──────── Data shown ────────
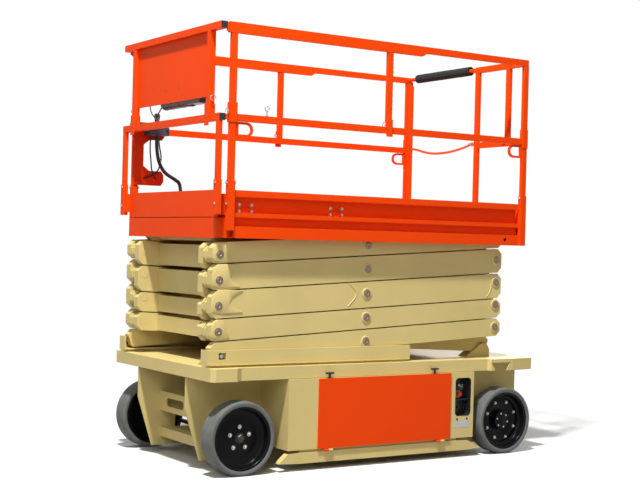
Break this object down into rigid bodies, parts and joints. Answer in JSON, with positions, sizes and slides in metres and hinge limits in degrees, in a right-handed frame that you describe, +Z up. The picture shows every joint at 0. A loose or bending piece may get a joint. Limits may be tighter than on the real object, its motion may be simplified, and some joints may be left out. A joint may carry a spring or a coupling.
{
  "type": "scissor lift",
  "caption": "Electric slab scissor lift: wheeled chassis with component boxes, stacked scissor arms, guarded platform with a roll-out deck.",
  "frame": {"origin": "on the floor, under the middle of the machine's bounding box", "axes": "+X towards the steered front, +Y to the machine's left side, +Z up"},
  "size_m": [2.28, 1.244, 2.4539],
  "materials": {
    "black_paint": "gloss paint",
    "black_plastic": "moulded",
    "chrome": "polished",
    "cream": "semi-gloss paint",
    "dark_steel": "satin",
    "foam": "closed-cell foam",
    "orange": "semi-gloss powder coat",
    "strap": "woven webbing",
    "tyre": "grey non-marking rubber",
    "zinc": "zinc plated"
  },
  "bodies": {
    "chassis": {"chassis_frame": "cream", "deck_tray": "cream", "cross_members": "cream", "axle_lugs": "cream", "pivot_ears": "cream", "slide_channels": "cream", "component_boxes": "cream", "ground_controls": "black_plastic", "pothole_guards": "cream", "battery_blocks": "black_plastic", "rear_ladder": "cream", "rear_axles": "dark_steel"},
    "wheel_front_left": {"rim_front_left": "black_paint", "tyre_front_left": "tyre"},
    "wheel_front_right": {"rim_front_right": "black_paint", "tyre_front_right": "tyre"},
    "wheel_rear_left": {"rim_rear_left": "black_paint", "tyre_rear_left": "tyre"},
    "wheel_rear_right": {"rim_rear_right": "black_paint", "tyre_rear_right": "tyre"},
    "knuckle_left": {"knuckle_left": "dark_steel"},
    "knuckle_right": {"knuckle_right": "dark_steel"},
    "tie_rod": {"tie_rod": "dark_steel"},
    "door_left": {"door_left": "orange", "latches_left": "black_plastic"},
    "door_right": {"door_right": "orange", "latches_right": "black_plastic"},
    "inner_1": {"inner_arms_1": "cream"},
    "outer_1": {"outer_arms_1": "cream", "channel_rollers": "black_plastic"},
    "inner_2": {"inner_arms_2": "cream"},
    "outer_2": {"outer_arms_2": "cream"},
    "inner_3": {"inner_arms_3": "cream"},
    "outer_3": {"outer_arms_3": "cream"},
    "inner_4": {"inner_arms_4": "cream"},
    "outer_4": {"outer_arms_4": "cream"},
    "inner_5": {"inner_arms_5": "cream"},
    "outer_5": {"outer_arms_5": "cream"},
    "barrel": {"lift_barrel": "dark_steel"},
    "rod": {"lift_rod": "chrome"},
    "platform": {"platform_deck": "orange", "side_sections": "orange", "platform_tracks": "orange", "platform_ears": "orange", "side_rails": "orange", "rear_guard": "orange", "entry_catch": "orange", "lanyard_loops": "orange", "control_bracket": "orange", "control_box": "black_plastic", "control_cable": "black_plastic", "entry_strap": "strap"},
    "extension": {"extension_deck": "orange", "front_guard": "orange", "front_panel": "orange", "document_tube": "black_plastic", "rail_caps": "black_plastic"},
    "entry_bar": {"entry_bar": "zinc", "entry_pad": "foam"}
  },
  "joints": [
    {"name": "lift", "type": "hinge", "parent": "chassis", "child": "inner_1", "pos_m": [-0.881, 0, 0.641], "axis": [0, -1, 0], "range_deg": [0, 63.6]},
    {"name": "cross_1", "type": "hinge", "parent": "inner_1", "child": "outer_1", "pos_m": [0.094, 0, 0.7105], "axis": [0, -1, 0], "range_deg": [-127.25, 0]},
    {"name": "rear_1", "type": "hinge", "parent": "outer_1", "child": "inner_2", "pos_m": [-0.881, 0, 0.78], "axis": [0, -1, 0], "range_deg": [0, 127.25]},
    {"name": "cross_2", "type": "hinge", "parent": "inner_2", "child": "outer_2", "pos_m": [0.094, 0, 0.8495], "axis": [0, -1, 0], "range_deg": [-127.25, 0]},
    {"name": "rear_2", "type": "hinge", "parent": "outer_2", "child": "inner_3", "pos_m": [-0.881, 0, 0.919], "axis": [0, -1, 0], "range_deg": [0, 127.25]},
    {"name": "cross_3", "type": "hinge", "parent": "inner_3", "child": "outer_3", "pos_m": [0.094, 0, 0.9885], "axis": [0, -1, 0], "range_deg": [-127.25, 0]},
    {"name": "rear_3", "type": "hinge", "parent": "outer_3", "child": "inner_4", "pos_m": [-0.881, 0, 1.058], "axis": [0, -1, 0], "range_deg": [0, 127.25]},
    {"name": "cross_4", "type": "hinge", "parent": "inner_4", "child": "outer_4", "pos_m": [0.094, 0, 1.1275], "axis": [0, -1, 0], "range_deg": [-127.25, 0]},
    {"name": "rear_4", "type": "hinge", "parent": "outer_4", "child": "inner_5", "pos_m": [-0.881, 0, 1.197], "axis": [0, -1, 0], "range_deg": [0, 127.25]},
    {"name": "cross_5", "type": "hinge", "parent": "inner_5", "child": "outer_5", "pos_m": [0.094, 0, 1.2665], "axis": [0, -1, 0], "range_deg": [-127.25, 0]},
    {"name": "platform_level", "type": "hinge", "parent": "outer_5", "child": "platform", "pos_m": [-0.881, 0, 1.336], "axis": [0, -1, 0], "range_deg": [0, 63.65]},
    {"name": "cylinder_base", "type": "hinge", "parent": "inner_1", "child": "barrel", "pos_m": [0.52114, 0, 0.66075], "axis": [0, -1, 0], "range_deg": [-121.21, 0]},
    {"name": "cylinder_rod", "type": "slide", "parent": "barrel", "child": "rod", "axis": [-0.9754, 0, 0.2203], "range_m": [0, 0.35036]},
    {"name": "deck_extend", "type": "slide", "parent": "platform", "child": "extension", "axis": [1, 0, 0], "range_m": [0, 0.9]},
    {"name": "entry_bar", "type": "hinge", "parent": "platform", "child": "entry_bar", "pos_m": [-1.0204, 0.114, 2.424], "axis": [-1, 0, 0], "range_deg": [0, 90]},
    {"name": "steer_left", "type": "hinge", "parent": "chassis", "child": "knuckle_left", "pos_m": [0.932, 0.415, 0.203], "axis": [0, 0, 1], "range_deg": [-45, 45]},
    {"name": "steer_right", "type": "hinge", "parent": "chassis", "child": "knuckle_right", "pos_m": [0.932, -0.415, 0.203], "axis": [0, 0, 1], "range_deg": [-45, 45]},
    {"name": "tie_rod", "type": "hinge", "parent": "knuckle_left", "child": "tie_rod", "pos_m": [0.822, 0.415, 0.203], "axis": [0, 0, 1], "range_deg": [-45, 45]},
    {"name": "spin_front_left", "type": "hinge", "parent": "knuckle_left", "child": "wheel_front_left", "pos_m": [0.932, 0.55, 0.203], "axis": [0, 1, 0], "continuous": true},
    {"name": "spin_front_right", "type": "hinge", "parent": "knuckle_right", "child": "wheel_front_right", "pos_m": [0.932, -0.55, 0.203], "axis": [0, 1, 0], "continuous": true},
    {"name": "spin_rear_left", "type": "hinge", "parent": "chassis", "child": "wheel_rear_left", "pos_m": [-0.932, 0.55, 0.203], "axis": [0, 1, 0], "continuous": true},
    {"name": "spin_rear_right", "type": "hinge", "parent": "chassis", "child": "wheel_rear_right", "pos_m": [-0.932, -0.55, 0.203], "axis": [0, 1, 0], "continuous": true},
    {"name": "door_left", "type": "hinge", "parent": "chassis", "child": "door_left", "pos_m": [0, 0.611, 0.11], "axis": [-1, 0, 0], "range_deg": [0, 90]},
    {"name": "door_right", "type": "hinge", "parent": "chassis", "child": "door_right", "pos_m": [0, -0.611, 0.11], "axis": [1, 0, 0], "range_deg": [0, 90]}
  ],
  "couplings": [
    {"joint": "cross_1", "follows": "lift", "ratio": -2},
    {"joint": "rear_1", "follows": "lift", "ratio": 2},
    {"joint": "cross_2", "follows": "lift", "ratio": -2},
    {"joint": "rear_2", "follows": "lift", "ratio": 2},
    {"joint": "cross_3", "follows": "lift", "ratio": -2},
    {"joint": "rear_3", "follows": "lift", "ratio": 2},
    {"joint": "cross_4", "follows": "lift", "ratio": -2},
    {"joint": "rear_4", "follows": "lift", "ratio": 2},
    {"joint": "cross_5", "follows": "lift", "ratio": -2},
    {"joint": "platform_level", "follows": "lift", "ratio": 1},
    {"joint": "cylinder_base", "follows": "lift", "ratio": -1.905},
    {"joint": "cylinder_rod", "follows": "lift", "m_per_rad": 0.31518},
    {"joint": "steer_right", "follows": "steer_left", "ratio": 1},
    {"joint": "tie_rod", "follows": "steer_left", "ratio": -1}
  ]
}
────────
> _What you have to do_
Count how many lines in the data above hold the string "joints", and give the number with no other words.

> _Reply to the task_
2